[BEGIN]

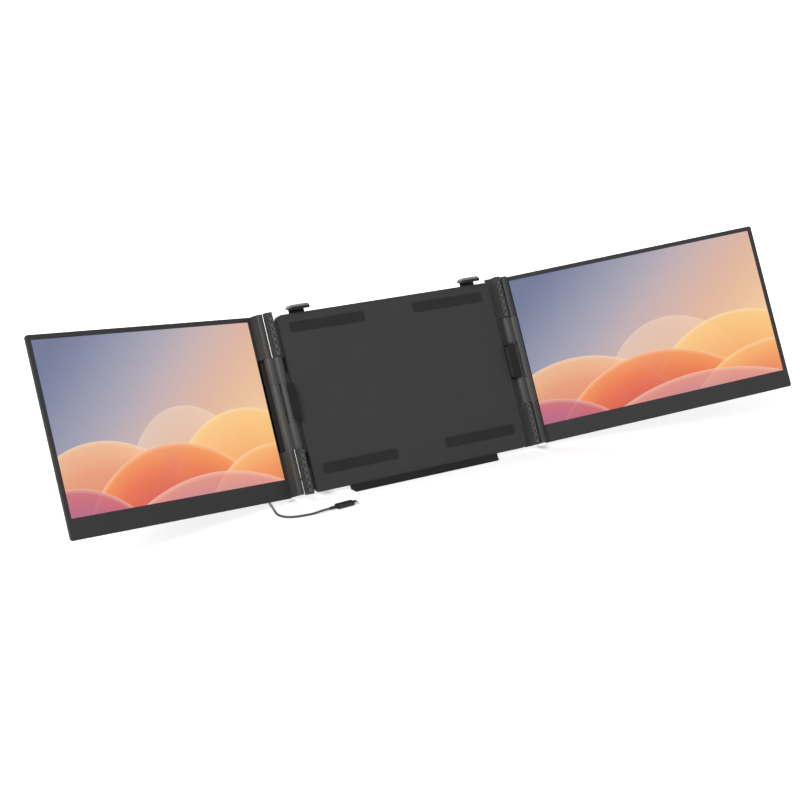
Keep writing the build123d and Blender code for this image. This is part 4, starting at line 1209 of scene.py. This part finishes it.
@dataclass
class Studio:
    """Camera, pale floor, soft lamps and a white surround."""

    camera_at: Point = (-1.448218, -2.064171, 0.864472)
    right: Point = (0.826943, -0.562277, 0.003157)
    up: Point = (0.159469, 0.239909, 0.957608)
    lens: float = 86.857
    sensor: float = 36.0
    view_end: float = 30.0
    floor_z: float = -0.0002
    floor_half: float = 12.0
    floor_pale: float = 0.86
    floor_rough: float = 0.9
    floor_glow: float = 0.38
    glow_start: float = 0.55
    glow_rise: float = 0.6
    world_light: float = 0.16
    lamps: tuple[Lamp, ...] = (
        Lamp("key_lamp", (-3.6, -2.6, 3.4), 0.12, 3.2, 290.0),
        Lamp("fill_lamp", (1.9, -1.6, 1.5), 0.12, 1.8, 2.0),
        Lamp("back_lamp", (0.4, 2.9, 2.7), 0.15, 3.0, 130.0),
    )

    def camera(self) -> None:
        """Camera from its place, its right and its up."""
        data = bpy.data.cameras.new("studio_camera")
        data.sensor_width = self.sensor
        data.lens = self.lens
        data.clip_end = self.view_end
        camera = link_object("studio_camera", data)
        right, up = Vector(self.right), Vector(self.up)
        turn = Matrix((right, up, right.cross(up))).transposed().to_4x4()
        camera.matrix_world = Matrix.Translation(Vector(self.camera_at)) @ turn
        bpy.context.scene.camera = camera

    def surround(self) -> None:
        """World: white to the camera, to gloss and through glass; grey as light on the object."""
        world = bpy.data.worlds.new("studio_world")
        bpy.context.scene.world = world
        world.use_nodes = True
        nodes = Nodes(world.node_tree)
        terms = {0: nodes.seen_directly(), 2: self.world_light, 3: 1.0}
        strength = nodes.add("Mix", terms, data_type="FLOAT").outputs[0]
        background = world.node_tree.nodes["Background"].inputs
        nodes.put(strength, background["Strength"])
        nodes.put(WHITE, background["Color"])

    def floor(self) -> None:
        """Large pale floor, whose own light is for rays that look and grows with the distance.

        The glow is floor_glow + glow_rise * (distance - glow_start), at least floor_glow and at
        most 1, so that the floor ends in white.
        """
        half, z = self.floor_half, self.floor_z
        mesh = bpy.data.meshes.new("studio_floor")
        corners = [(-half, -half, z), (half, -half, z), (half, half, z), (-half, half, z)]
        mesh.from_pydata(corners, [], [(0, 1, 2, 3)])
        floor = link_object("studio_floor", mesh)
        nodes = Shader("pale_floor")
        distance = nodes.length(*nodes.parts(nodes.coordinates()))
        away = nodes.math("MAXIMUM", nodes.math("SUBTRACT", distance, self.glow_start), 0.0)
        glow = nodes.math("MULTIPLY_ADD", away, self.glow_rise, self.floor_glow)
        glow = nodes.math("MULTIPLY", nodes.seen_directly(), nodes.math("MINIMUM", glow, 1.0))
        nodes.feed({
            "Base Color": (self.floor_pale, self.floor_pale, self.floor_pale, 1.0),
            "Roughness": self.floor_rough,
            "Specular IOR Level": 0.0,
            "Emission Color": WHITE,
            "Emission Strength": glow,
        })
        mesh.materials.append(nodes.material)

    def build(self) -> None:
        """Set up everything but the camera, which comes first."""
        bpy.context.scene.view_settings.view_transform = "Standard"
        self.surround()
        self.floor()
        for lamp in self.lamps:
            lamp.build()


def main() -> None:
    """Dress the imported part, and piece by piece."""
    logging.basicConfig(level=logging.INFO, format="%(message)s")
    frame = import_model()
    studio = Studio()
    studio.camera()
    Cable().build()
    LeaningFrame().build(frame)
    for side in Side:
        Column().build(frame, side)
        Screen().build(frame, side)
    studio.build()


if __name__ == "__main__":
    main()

[END]
[BEGIN]

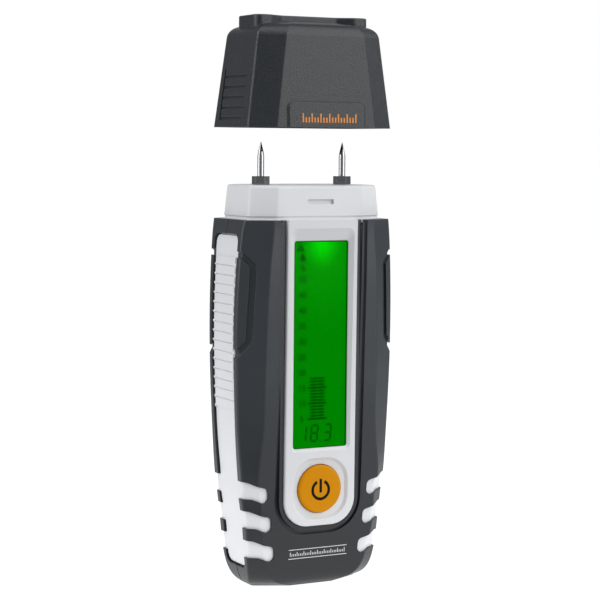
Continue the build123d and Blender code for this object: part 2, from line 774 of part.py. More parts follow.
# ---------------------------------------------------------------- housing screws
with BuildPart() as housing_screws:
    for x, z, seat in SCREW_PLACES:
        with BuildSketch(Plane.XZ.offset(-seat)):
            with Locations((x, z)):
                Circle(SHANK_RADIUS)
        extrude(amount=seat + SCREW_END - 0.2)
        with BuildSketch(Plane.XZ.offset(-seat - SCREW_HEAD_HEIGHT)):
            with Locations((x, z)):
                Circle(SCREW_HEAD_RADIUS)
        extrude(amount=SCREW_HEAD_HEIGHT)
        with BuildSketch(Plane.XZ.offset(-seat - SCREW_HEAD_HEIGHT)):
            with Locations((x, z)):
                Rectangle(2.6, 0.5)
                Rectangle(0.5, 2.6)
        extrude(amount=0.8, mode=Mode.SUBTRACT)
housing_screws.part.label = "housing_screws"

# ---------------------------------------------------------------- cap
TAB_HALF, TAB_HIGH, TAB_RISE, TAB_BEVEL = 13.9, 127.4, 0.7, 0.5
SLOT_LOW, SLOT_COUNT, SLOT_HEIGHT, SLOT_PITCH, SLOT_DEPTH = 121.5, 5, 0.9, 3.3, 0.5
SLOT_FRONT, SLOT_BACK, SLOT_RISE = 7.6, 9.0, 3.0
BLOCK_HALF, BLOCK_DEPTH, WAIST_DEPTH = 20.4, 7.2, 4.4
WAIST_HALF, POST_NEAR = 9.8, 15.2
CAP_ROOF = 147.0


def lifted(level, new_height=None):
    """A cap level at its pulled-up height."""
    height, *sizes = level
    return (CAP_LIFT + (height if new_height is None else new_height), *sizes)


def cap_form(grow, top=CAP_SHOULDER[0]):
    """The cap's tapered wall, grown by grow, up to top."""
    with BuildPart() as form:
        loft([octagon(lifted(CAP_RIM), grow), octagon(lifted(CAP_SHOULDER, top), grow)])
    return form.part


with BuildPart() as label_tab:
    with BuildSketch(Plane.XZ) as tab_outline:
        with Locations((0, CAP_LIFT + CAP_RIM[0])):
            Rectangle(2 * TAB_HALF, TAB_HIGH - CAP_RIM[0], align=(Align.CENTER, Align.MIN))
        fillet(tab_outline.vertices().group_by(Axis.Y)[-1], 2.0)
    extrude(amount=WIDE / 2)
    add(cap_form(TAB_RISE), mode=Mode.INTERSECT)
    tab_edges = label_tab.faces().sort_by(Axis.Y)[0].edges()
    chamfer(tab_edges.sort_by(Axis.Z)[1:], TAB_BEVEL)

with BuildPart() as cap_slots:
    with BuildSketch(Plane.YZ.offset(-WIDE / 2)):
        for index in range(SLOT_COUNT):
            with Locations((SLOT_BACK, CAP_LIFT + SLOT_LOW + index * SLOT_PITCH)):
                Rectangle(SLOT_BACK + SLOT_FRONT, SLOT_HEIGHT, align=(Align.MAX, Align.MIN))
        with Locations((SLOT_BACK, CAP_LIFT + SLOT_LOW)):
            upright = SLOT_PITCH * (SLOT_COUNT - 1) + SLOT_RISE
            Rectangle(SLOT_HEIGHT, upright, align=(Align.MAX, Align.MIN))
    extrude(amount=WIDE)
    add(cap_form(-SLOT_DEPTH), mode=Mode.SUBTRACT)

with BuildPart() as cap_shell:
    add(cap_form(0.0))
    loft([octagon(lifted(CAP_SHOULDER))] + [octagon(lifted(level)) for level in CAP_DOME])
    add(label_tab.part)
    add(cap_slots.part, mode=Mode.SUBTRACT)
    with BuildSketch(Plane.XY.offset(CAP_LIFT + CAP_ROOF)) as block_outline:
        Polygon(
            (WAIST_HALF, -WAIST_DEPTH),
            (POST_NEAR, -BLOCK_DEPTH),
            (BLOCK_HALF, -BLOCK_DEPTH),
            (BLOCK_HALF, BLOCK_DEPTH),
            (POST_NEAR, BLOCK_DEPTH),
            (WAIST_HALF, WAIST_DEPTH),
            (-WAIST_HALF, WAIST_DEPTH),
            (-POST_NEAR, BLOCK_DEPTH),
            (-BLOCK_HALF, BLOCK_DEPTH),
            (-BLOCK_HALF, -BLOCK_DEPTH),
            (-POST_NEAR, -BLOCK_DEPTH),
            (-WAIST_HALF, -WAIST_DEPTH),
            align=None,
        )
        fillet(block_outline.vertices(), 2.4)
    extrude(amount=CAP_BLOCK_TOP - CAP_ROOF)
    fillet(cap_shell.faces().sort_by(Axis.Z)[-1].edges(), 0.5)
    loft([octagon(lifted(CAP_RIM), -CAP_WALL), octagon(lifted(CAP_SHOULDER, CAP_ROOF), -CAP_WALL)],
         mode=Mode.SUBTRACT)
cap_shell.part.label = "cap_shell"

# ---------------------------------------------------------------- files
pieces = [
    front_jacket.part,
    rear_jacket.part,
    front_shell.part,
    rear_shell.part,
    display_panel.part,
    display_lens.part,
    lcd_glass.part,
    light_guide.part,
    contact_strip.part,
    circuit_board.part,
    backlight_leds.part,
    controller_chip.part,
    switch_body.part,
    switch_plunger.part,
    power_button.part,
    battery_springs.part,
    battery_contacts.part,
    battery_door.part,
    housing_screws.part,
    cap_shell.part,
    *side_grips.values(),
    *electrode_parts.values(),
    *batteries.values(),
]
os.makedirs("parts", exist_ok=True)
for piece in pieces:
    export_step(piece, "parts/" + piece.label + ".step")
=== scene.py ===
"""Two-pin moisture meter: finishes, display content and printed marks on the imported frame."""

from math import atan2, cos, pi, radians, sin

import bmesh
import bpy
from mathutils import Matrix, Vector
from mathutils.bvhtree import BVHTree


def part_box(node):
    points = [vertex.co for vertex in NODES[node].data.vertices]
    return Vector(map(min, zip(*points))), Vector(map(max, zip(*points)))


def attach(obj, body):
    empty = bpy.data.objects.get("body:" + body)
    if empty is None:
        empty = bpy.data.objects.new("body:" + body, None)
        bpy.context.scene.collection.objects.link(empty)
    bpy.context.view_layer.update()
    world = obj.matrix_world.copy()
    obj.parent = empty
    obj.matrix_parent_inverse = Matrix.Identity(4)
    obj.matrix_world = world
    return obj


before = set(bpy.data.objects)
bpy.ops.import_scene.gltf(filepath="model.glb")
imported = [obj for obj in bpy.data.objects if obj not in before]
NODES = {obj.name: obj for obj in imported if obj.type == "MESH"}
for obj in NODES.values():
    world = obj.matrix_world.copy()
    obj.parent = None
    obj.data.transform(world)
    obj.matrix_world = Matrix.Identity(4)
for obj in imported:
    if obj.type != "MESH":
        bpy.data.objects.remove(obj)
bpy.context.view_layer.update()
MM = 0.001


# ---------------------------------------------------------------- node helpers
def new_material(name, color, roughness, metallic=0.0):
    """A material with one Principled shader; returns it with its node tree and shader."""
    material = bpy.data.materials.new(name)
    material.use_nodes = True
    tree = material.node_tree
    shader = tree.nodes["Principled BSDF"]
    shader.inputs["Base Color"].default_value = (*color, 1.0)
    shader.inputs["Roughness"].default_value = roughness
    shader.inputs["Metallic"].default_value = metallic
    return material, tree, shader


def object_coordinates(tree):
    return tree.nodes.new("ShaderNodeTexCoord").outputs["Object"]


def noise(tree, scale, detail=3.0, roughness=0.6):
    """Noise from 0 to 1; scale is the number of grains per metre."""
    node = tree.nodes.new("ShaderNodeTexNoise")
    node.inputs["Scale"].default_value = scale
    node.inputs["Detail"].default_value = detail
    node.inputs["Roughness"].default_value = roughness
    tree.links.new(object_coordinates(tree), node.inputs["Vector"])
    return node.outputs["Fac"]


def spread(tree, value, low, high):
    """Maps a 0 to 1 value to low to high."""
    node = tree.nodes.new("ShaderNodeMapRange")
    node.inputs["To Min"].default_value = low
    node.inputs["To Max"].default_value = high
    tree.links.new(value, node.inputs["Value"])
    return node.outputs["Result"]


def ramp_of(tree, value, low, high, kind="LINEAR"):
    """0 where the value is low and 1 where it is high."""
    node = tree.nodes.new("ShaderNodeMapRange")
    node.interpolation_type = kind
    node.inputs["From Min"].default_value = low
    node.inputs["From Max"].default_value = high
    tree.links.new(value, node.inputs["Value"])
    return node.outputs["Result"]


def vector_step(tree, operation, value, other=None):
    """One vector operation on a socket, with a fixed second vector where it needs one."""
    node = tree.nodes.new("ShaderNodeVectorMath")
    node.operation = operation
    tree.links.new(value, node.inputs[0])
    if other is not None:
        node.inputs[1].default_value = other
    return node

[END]
[BEGIN]

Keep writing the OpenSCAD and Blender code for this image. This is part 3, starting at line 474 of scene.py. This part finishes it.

[END]

All lines in the listing above from the line containing "fillet(cap_shell.faces().sort_by(Axis.Z)[-1].edges(), 0.5)" to the line containing "before = set(bpy.data.objects)", inclusive, should be retyped exactly; no other lines should appear.

    fillet(cap_shell.faces().sort_by(Axis.Z)[-1].edges(), 0.5)
    loft([octagon(lifted(CAP_RIM), -CAP_WALL), octagon(lifted(CAP_SHOULDER, CAP_ROOF), -CAP_WALL)],
         mode=Mode.SUBTRACT)
cap_shell.part.label = "cap_shell"

# ---------------------------------------------------------------- files
pieces = [
    front_jacket.part,
    rear_jacket.part,
    front_shell.part,
    rear_shell.part,
    display_panel.part,
    display_lens.part,
    lcd_glass.part,
    light_guide.part,
    contact_strip.part,
    circuit_board.part,
    backlight_leds.part,
    controller_chip.part,
    switch_body.part,
    switch_plunger.part,
    power_button.part,
    battery_springs.part,
    battery_contacts.part,
    battery_door.part,
    housing_screws.part,
    cap_shell.part,
    *side_grips.values(),
    *electrode_parts.values(),
    *batteries.values(),
]
os.makedirs("parts", exist_ok=True)
for piece in pieces:
    export_step(piece, "parts/" + piece.label + ".step")
=== scene.py ===
"""Two-pin moisture meter: finishes, display content and printed marks on the imported frame."""

from math import atan2, cos, pi, radians, sin

import bmesh
import bpy
from mathutils import Matrix, Vector
from mathutils.bvhtree import BVHTree


def part_box(node):
    points = [vertex.co for vertex in NODES[node].data.vertices]
    return Vector(map(min, zip(*points))), Vector(map(max, zip(*points)))


def attach(obj, body):
    empty = bpy.data.objects.get("body:" + body)
    if empty is None:
        empty = bpy.data.objects.new("body:" + body, None)
        bpy.context.scene.collection.objects.link(empty)
    bpy.context.view_layer.update()
    world = obj.matrix_world.copy()
    obj.parent = empty
    obj.matrix_parent_inverse = Matrix.Identity(4)
    obj.matrix_world = world
    return obj


before = set(bpy.data.objects)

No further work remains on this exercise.